One ruling is released in Apple’s battle with the government over given access to encrypted iPhones in court cases throughout the United States. As we pour over what Magistrate Judge James Orenstein’s 50-page memorandum and order means for Apple, we can also fairly easily interpret what it’ll mean for all smart devices, including those running Google’s Android. And Windows Phone. And Blackberry, if you wish. The whole lot.
To be clear, this is a separate case from the San Bernardino case that’s currently being brought before a congressional hearing VIA California courts. That’s the FBI aiming to open an iPhone owned by one of the San Bernardino shooters. This case we’re talking about in this article you’re reading centers on an iPhone owned by Queens, New York, resident Jun Feng – whom is suspected of involvement in drug trafficking.
What the DEA (with the assistance of the FBI) was attempting to do was to use the All Writs Act (AWA), an act which was originally part of the Judiciary Act of 1789. That’s a fairly old piece of law. It’s broad.
It’s intentionally broad.
This All Writs Act suggests that courts are able to “issue all writs necessary or appropriate in aid of their respective jurisdictions and agreeable to the usages and principles of law.”
Basically it says that courts can issue orders, like the one they sent to Apple.
But the order must exist within the “usages and principles of the law.”
The newest ruling here affirms that this All Writs Act does not allow the FBI, working in a case with a court, to circumvent what’s otherwise prohibited. There must be a separate ruling in which a particular order is allowed in order for the court to then go ahead and make said order.
As the WSJ points out, the closest such ruling is the 1994 Communications Assistance for Law Enforcement Act. This act, otherwise known as CALEA, allows law enforcements officials to “conduct electronic surveillance pursuant to court order or other lawful authorization.”
You can learn more about CALEA via the FCC.
The All Writs Act is sometimes known as “gap-filling.” As such, Orenstein’s memorandum reads as follows:
“The limits of such gap-filling authority are easily discerned. At one end of the spectrum, the AWA cannot be interpreted to empower courts to do something that another statute already authorizes (but that might have threshold requirements that cannot be satisfied in the circumstances of a particular case). At the other end, the government allows that a court cannot rely on the AWA (or, presumably, anything else) to issue an order that is explicitly or implicitly prohibited under a federal statute.”
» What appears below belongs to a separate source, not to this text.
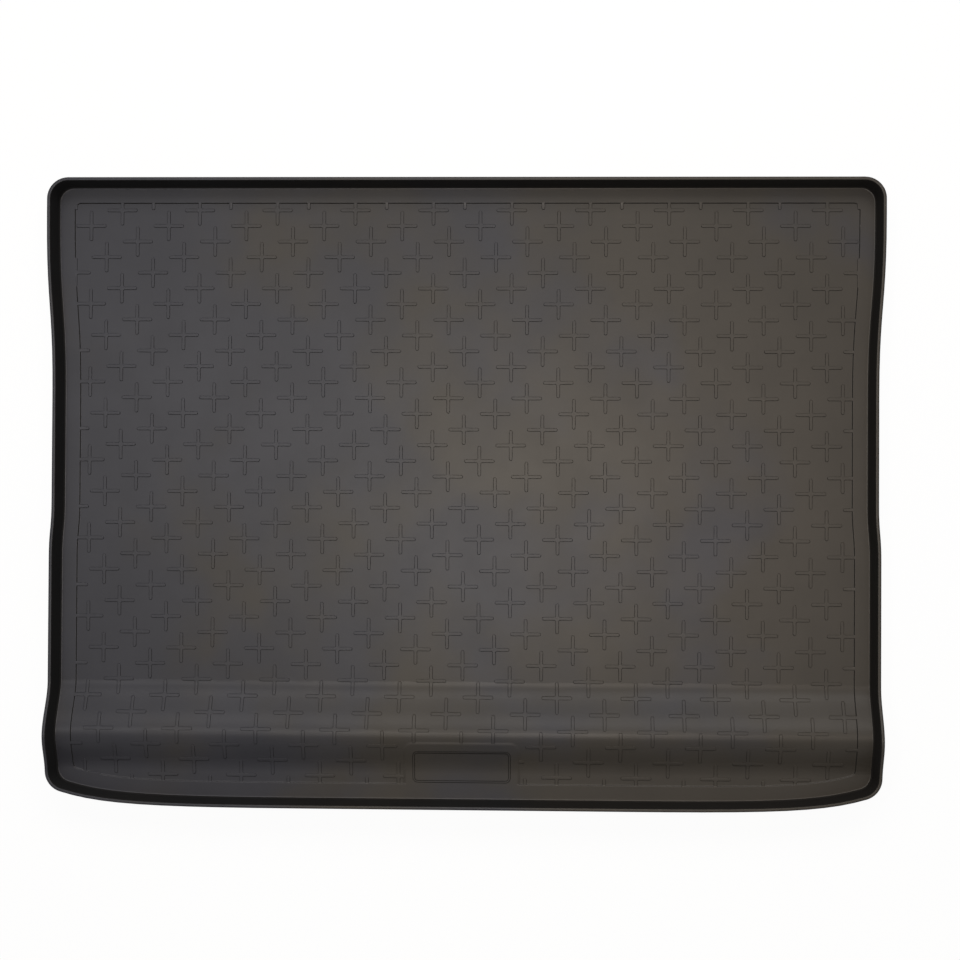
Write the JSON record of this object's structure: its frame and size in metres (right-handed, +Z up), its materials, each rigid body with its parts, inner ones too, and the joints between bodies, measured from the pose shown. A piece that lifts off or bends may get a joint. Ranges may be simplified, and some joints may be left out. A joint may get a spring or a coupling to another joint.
{
  "type": "car boot liner",
  "caption": "Moulded rubber tray that lines a car's boot floor, with a raised rim all round, a low hump behind the sill and a tread of raised plus signs.",
  "frame": {"origin": "middle of the underside's bounding box, on the plane that the floor rests on", "axes": "+Z up, +Y from the boot sill to the seats, +X to the right seen from the sill"},
  "size_m": [1.058, 0.794, 0.065],
  "materials": {
    "rubber": "matt moulded black rubber with a slight satin sheen, mottled and a little dusty"
  },
  "bodies": {
    "root": {"boot_liner": "rubber"}
  },
  "joints": []
}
Perhaps the most damning of oddities in the case thus far was Judge Orenstein’s question to the lawyers in this case. He asked whether the AWA could be invoked to force a drug maker to give a lethal injection to fulfill a ruling of capital punishment.
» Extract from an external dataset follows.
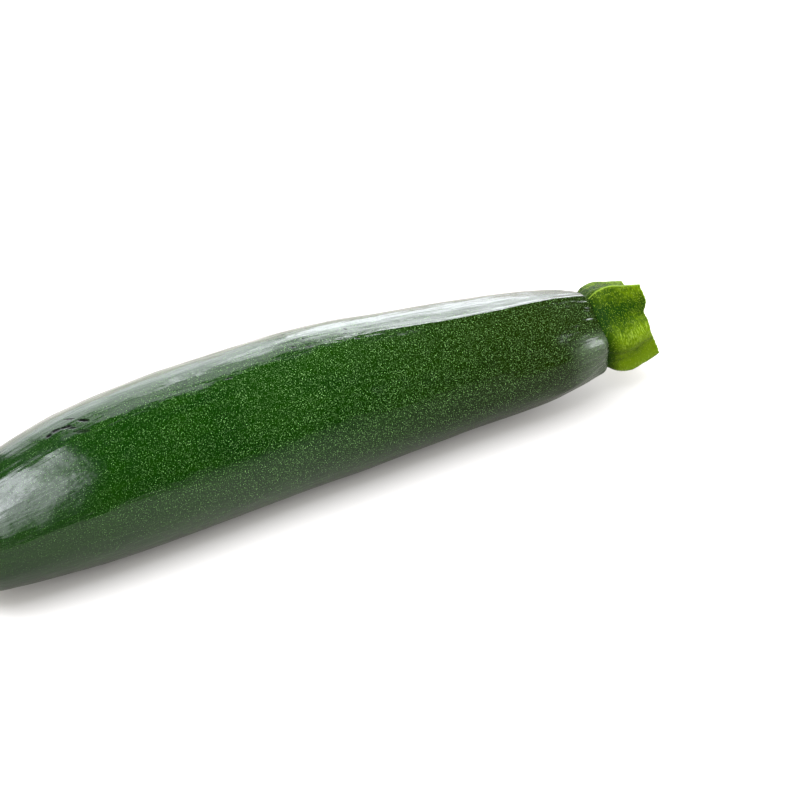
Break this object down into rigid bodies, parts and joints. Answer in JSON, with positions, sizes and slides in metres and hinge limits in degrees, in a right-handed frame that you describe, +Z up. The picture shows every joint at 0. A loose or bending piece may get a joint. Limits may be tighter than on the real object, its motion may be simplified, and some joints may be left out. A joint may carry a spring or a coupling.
{
  "type": "courgette",
  "caption": "Whole courgette as picked, lying down: a gently bowed dark green fruit with a pale ridged stub of stalk.",
  "frame": {"origin": "on the surface it rests on, under the middle of the overall box", "axes": "+X along the courgette from the blossom end to the stalk, +Z up as it lies, with the hollow of its bow towards -Y"},
  "size_m": [0.2199, 0.0464, 0.0435],
  "materials": {
    "rind": "waxy dark green skin, finely flecked, satin gloss",
    "stalk": "yellow-green ridged stalk, short hairs, knife-cut end"
  },
  "bodies": {
    "root": {"fruit": "rind", "stalk": "stalk"}
  },
  "joints": []
}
The Justice Department said, “Resolution of the death penalty hypothetical would depend on the particular law, facts, and circumstances if such a case were to present itself.”
Judge Orenstein was a bit taken aback.
In the final memorandum, Orenstein says:
“If the government cannot explain why the authority it seeks here cannot be used, based on the same arguments before this court, to force private citizens to commit what they believe to be the moral equivalent of murder at the government’s behest, that in itself suggests a reason to conclude that the government cannot establish a lack of unreasonable burden.”
The key here is burden.
Apple’s breaking in to a phone that it, itself has secured for its customers, is considered here to be a burden. A burden too large for the government to attempt to push Apple to overcome.
That’ll go for Google too. And Microsoft. And BlackBerry. And whatever other smartphone company that has a stake in this in the future – that’s everyone.
The AWA first appeared in 1789.
The debate on its interpretation – and changes to the law in general – cannot be ended here. And certainly not back in 1789.
Judge Orenstein writes that Congress needs to address the balance between the a requirement that “no door is too strong to resist lawful entry” and the need for electronic data to be shielded from so-called “unauthorized access and misuse.”
“How best to balance those interests is a matter of critical importance to our society, and the need for an answer becomes more pressing daily, as the tide of technological advance flows ever farther past the boundaries of what seemed possible even a few decades ago. But that debate must happen today, and it must take place among legislators who are equipped to consider the technological and cultural realities of a world their predecessors could not begin to conceive. It would betray our constitutional heritage and our people’s claim to democratic governance for a judge to pretend that our Founders already had that debate, and ended it, in 1789.”